In terms of production, aside from the massive armies of people involved, the key difference is that studio films use massive amounts of digital special effects, often invisibly. Studio films are evolving into a hybrid of animation and live action.

They’re also largely a single arm of a multi-tentacled franchise monster, and can often best be considered from a business perspective as a marketing expense for that franchise which will hopefully earn its money back. They don’t always make their money back, but taken as part of a larger franchise play and a studio’s slate are reliably - not universially, but investably - profitable.

The studio film has enormous scope, can tell pretty much any story, but is limited by its need to appeal to a wide enough audience to make its money back. That’s a very wide audience, to the point that up until recently “R” rated films - any “R” rated films - were considered to not appeal widely enough.

Industry The Second

Then there’s the indie film industry.

It spends between $5k and $5m per film. It’s almost never a cinema-centric medium: some independent films will have short, limited theater runs, but those are usually intended to raise the film’s profile or garner social proof (reviews) that it wouldn’t get any other way. If it does have a theater run (and maybe 1 in 10 will), it’s expecting to make a loss on that.

Blue Ruin

The primary expected venue for the indie film industry is Video On Demand. These films are expected to be watched on Netflix, on Amazon Instant, or on cable pay-per-view. That’s a totally different venue to a studio film and allows - indeed demands - a different style of storytelling.

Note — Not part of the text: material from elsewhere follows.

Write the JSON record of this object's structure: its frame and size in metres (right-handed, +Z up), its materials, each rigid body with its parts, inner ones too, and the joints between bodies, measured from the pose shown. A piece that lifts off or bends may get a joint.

Indie films are not at all mass interest or mass appeal films. Films which are regarded in the indie world as massive, unrepeatable breakout hits are niche or minority interest compared to studio films. 20 years ago this wasn’t true, but we’re discussing the current film world. Compare the profile of a film like Resevoir Dogs to that of Blue Ruin (which you may not have heard of - it’s one of the most breakout indies of the last half decade or so).

Most indies are completely unknown outside a small target audience. The ones that become profitable - and most don’t - often do so by carefully targeting a small underserved niche that mainstream films rarely or never touch and tailoring their story closely to that niche. The biggest of these niches are the LGBT and Christian niches, but there are smaller ones - Joel Paul Reisling, for example, has done rather well targeting $100k movies at the “family-friendly girl and horse” niche.

Indies can’t afford to tell an awful lot of stories. Even at the higher end of the budget they’re very constrained on practical and digital effects (to the standards required by 2016 audiences), action sequences, number of locations, crowd scenes, and a number of more technical areas. Generally they focus on a story that can be told in a single or small number of locations, with a small number of cast, and extremely limited stunts of any kind, preferably none.

Indie films are rarely profitable and often not created with the primary intention of making a profit. They’re often made at a loss as a calling card for directors hoping to subsequently make studio films.

These two faces of the film industry are so very different that I’m not convinced it makes any sense to refer to them as the same artform. For example, indie movies have more in common with theater than they do with studio movies.